You say "convert the results". Do you mean that I have to remember that I divided c by 300,000,000 to reduce it to 1, so I have to multiply the results by 300,000,000? I understand the need for simplicity and I understand the dimensions of space, I just don't quite understand this process. Can you plug in some numbers and show me what you mean in a real life example? Thanks.

lsimpson1943 said:
Do you mean that I have to remember that I divided c by 300,000,000 to reduce it to 1, so I have to multiply the results by 300,000,000?
Correct.

Hi Isimpson1943,

I am another 1943. What you can take away from the concept of setting C equal to unity without units is that there is an error somewhere. Units do matter. The units of velocity are meters per second. The units of time are seconds. Only forced results require steps that would change either of these two. I am not explaining here, because it is unwelcome here, about forced results. What I will say is that there are choices to be made in theoretical physics that begin at its beginning, such as with making mass an indefinable property. An indefinable property is one that cannot be defined in terms of pre-existing properties. When this occurs, indefinable units must also be introduced. The units of empirical evidence are those of meters and seconds. When you see those disappear, you are correct to question what is going on?

James
There is no error in setting c equal to unity and dimensionless. There is in principle nothing which keeps us from measuring time and space in the same units. It's just that the SI system is the traditionally established norm in the world of natural sciences. The concept of length and time is empirical, not the units we measure them in. Mass is in no way more or less fundamental than for example length. Please explain your concept of "forced results", since you apparently use it as an argument.
Every system of units is fine as long everybody agrees to use the same system when comparing theoretical results/experimental data.
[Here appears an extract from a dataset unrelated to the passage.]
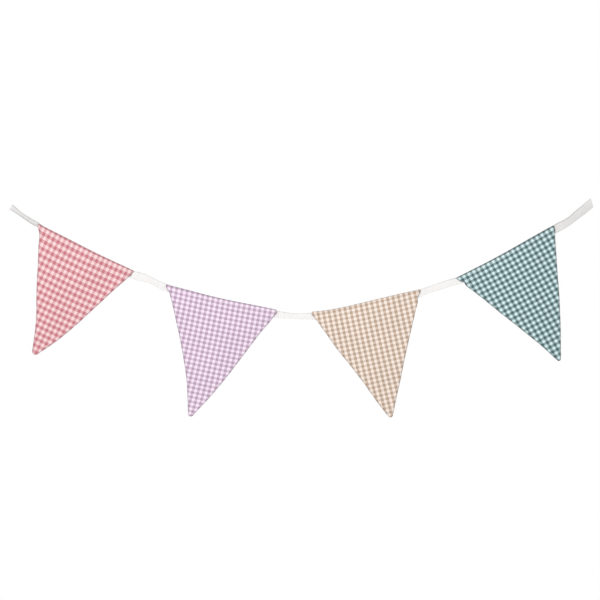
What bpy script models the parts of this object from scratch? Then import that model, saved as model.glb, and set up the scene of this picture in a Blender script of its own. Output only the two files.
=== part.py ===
"""Fabric bunting: four check pennants stitched along one cotton tape that hangs in a shallow curve.

The tape is one woven strip with two free cut ends. Each pennant is one sewn and turned cloth,
blunt at its two top corners and rounded at its tip, and the tape runs flat behind its top edge.
Origin: the middle of the tape's left cut end. +X runs along the bunting to the right,
+Y points away from the viewer and +Z is up. Sizes in the tables are millimetres and degrees.
"""

import math
from collections import namedtuple

import bmesh
import bpy
import numpy as np

MM = 0.001

# Cloth
PENNANT_THICKNESS = 1.6
TAPE_WIDTH = 14.0
TAPE_THICKNESS = 1.0
STITCHED_GAP = 0.38

# Pennant outline
CORNER_RADIUS = 2.5
EAR_DEPTH = 9.0
EAR_FADE = 4.0
SWAY_POWER = 1.2

# Pennant relief, towards the viewer
TOP_SHARE = 0.25
BOW_DEPTH = 80.0
RIPPLE_HEIGHT = 0.7
RIPPLE_LENGTH = 95.0

# Tape: how far each cut leans from square, how far a cup and a rise run in behind a pennant,
# as shares of its width, and the least cup, which keeps the arc of the section finite
LEFT_CUT = 4.0
RIGHT_CUT = 27.0
CUP_FADE = 0.11
RISE_FADE = 0.05
LEAST_CUP = 0.5

# Mesh, and the step that slopes are measured over
SLOPE_STEP = 0.1
ACROSS_PENNANT = 12
CORNER_ROWS = 3
BODY_ROWS = 14
TIP_ROWS = 4
TIP_LAST_ANGLE = 76.0
ALONG_TAPE = 130
ACROSS_TAPE = 6
STATIONS_PER_PENNANT = 11
SHARP_ANGLE = 50.0

# Each pennant hangs from two points, x y z, on the curve that its top edge follows.
# drop: top edge to tip. drift: sideways place of the tip. sway: sideways bow of the middle line.
# bulge: outward bow of both sides. ears: how far a top corner stands out over the tape.
# sag, sag_at: dip of the top edge, and where it is deepest from 0 (left) to 1 (right).
# across, down, curl: forward bow over the width, forward bow over the drop, forward curl of the tip.
# tape_left, tape_right: depth of the flat tape's middle under the top edge at either corner.
# rise_left, cup_left: how far the tape is drawn up at the left corner, and how far it curls there.
Pennant = namedtuple(
    "Pennant",
    "name left right drop tip_radius drift sway bulge ear_left ear_right sag sag_at "
    "across down curl ripple_turn tape_left tape_right rise_left cup_left colour",
)
PENNANTS = (
    Pennant(
        name="pennant_red", left=(49.6, 1.0, -30.1), right=(223.0, -1.5, -115.3),
        drop=214.5, tip_radius=5.5, drift=0.0, sway=5.2, bulge=0.2, ear_left=0.5, ear_right=0.5,
        sag=1.2, sag_at=0.6, across=4.0, down=4.5, curl=-3.0, ripple_turn=20.0,
        tape_left=7.3, tape_right=7.6, rise_left=2.2, cup_left=118.0, colour=(0.80, 0.46, 0.49),
    ),
    Pennant(
        name="pennant_lilac", left=(280.0, -2.5, -139.2), right=(480.6, -1.0, -185.1),
        drop=221.5, tip_radius=4.5, drift=-8.5, sway=6.0, bulge=-1.8, ear_left=3.2, ear_right=0.8,
        sag=2.3, sag_at=0.48, across=4.5, down=3.0, curl=2.5, ripple_turn=150.0,
        tape_left=7.4, tape_right=8.6, rise_left=0.0, cup_left=0.0, colour=(0.75, 0.60, 0.73),
    ),
    Pennant(
        name="pennant_beige", left=(541.2, 0.5, -188.1), right=(739.8, -2.0, -147.0),
        drop=215.0, tip_radius=5.5, drift=0.2, sway=-1.5, bulge=0.4, ear_left=1.2, ear_right=0.3,
        sag=3.2, sag_at=0.27, across=5.0, down=5.0, curl=-2.5, ripple_turn=75.0,
        tape_left=8.8, tape_right=7.6, rise_left=0.0, cup_left=0.0, colour=(0.74, 0.60, 0.51),
    ),
    Pennant(
        name="pennant_teal", left=(801.6, -3.0, -126.8), right=(978.6, 0.5, -31.2),
        drop=219.5, tip_radius=4.2, drift=-9.0, sway=2.5, bulge=0.3, ear_left=0.8, ear_right=0.3,
        sag=1.7, sag_at=0.4, across=6.0, down=7.0, curl=3.0, ripple_turn=230.0,
        tape_left=7.4, tape_right=7.7, rise_left=0.0, cup_left=0.0, colour=(0.32, 0.44, 0.46),
    ),
)

# Free tape between and beyond the pennants: the middle of its width, its roll about its length
# (positive brings the lower edge forward) and its cup (half the angle that its section bends).
Station = namedtuple("Station", "x y z roll cup")
LEFT_END = (
    Station(x=0.0, y=0.0, z=0.0, roll=14.0, cup=55.0),
    Station(x=18.9, y=1.5, z=-13.6, roll=22.0, cup=94.0),
    Station(x=35.4, y=2.5, z=-24.2, roll=8.0, cup=108.0),
)
GAPS = (
    (Station(x=251.1, y=-1.0, z=-131.6, roll=18.0, cup=12.0),),
    (Station(x=510.5, y=0.5, z=-197.6, roll=20.0, cup=10.0),),
    (Station(x=771.0, y=-1.5, z=-144.6, roll=18.0, cup=12.0),),
)
RIGHT_END = (
    Station(x=1001.0, y=1.0, z=-27.6, roll=-8.0, cup=0.0),
    Station(x=1023.0, y=-1.5, z=-11.5, roll=-20.0, cup=8.0),
    Station(x=1048.6, y=-5.0, z=10.2, roll=-14.0, cup=14.0),
)
TAPE_COLOUR = (0.88, 0.86, 0.84)


def smooth_step(x):
    """Ease from 0 to 1 with no slope at either end."""
    x = np.clip(x, 0.0, 1.0)
    return x * x * (3.0 - 2.0 * x)


def unit(vectors):
    """The same vectors at length 1."""
    return vectors / np.linalg.norm(vectors, axis=-1, keepdims=True)


def pennant_axes(pennant):
    """Middle of the top edge, unit vectors along it, down the cloth and to the viewer, half width."""
    left, right = np.array(pennant.left), np.array(pennant.right)
    half = np.linalg.norm(right - left) / 2.0
    along = (right - left) / (2.0 * half)
    down = unit(np.cross((0.0, 1.0, 0.0), along))
    return (left + right) / 2.0, along, down, np.cross(down, along), half


def taper(pennant, half):
    """Side angle of the straight edge that meets the round tip, and the depth where it does."""
    centre = pennant.drop - pennant.tip_radius
    angle = math.atan2(half, centre) - math.asin(pennant.tip_radius / math.hypot(half, centre))
    return angle, centre + pennant.tip_radius * math.sin(angle)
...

Thanks, Polyrhytmic. I read the article in wikipedia for which you had provided a link. It cleared it up for me, I think. If I understand everything covered this far correctly, geometrization involves setting certain recognized constants in Planck units to 1 in order to simplify equations. The person doing the calculations then must reverse the simplification process when the final math is worked out. Like in this case where distance = ct was reduced to distance equals time, I must multiply the final math by a factor of c in order to come up with the correct magnitude.

It also appears to me, in the case of the Minkowski's use of time as the 4th dimension, that this process is used to allow a temporal measurement like time to be plotted in a coordinate system as if it is spatial in nature. In this manner, we are comparing apples with apples. Correct?

Sorry for asking what probably appears very elementary to the hard core mathematicians and physicists. Thanks for your patience.

You've understood it correctly, apart from the fact that the use of different systems of units is not called "geometrization". Geometrization was the historical process of explaining physics in geometric language (for example spacetime). The fourth axis in a Minkowski diagram is called ct because it gives the correct relations. One might only label the axis t, but one should not forget that the c is actually there and should be considered when talking about results.

James, since you and I apparently are the same age, one thing we can definitely agree on is that it takes us a wee bit longer to catch on to complex concepts than when we were in our prime. At age 68, I find myself rereading information over and over before I begin to understand it.

You and I were 12 years old when Einstein died, and we were not taught about the Big Bang even by high school age. And if you were like me, you knew very little about relativity by the time we were graduating from high school. I went on to college and pursued a career far removed from science and math. When I retired a number of years ago, I decided to dedicate some time working with my local middle school system, in whatever capacity they needed me. It is amazing what these kids are learning in math and science at such a young age compared to you and me. It has really opened up my eyes and mind, and has made me want to learn more. Reading about super strings and m-theory with talk about 11-dimensions made me feel an unacceptable level of ignorance. I am correcting that feeling now, but it has required me to think way outside what would normally be my comfort zone. My sense of reality has definitely been changed forever.

I understand your concern about the possibility of using unbridled practices to justify science equations. If I thought that were the case, I certainly would find it unacceptable. However, in this case, I am just thinking my lack of understanding the geometrization process is the real culprit. I know there are people a lot smarter than me making up the rules of the game. Sometimes I just need a little extra help to think like they do.

Polyrythmic, thanks again. I will correct my use of the word "geometrization" in the future. You have been very helpful, and I truly appreciate it.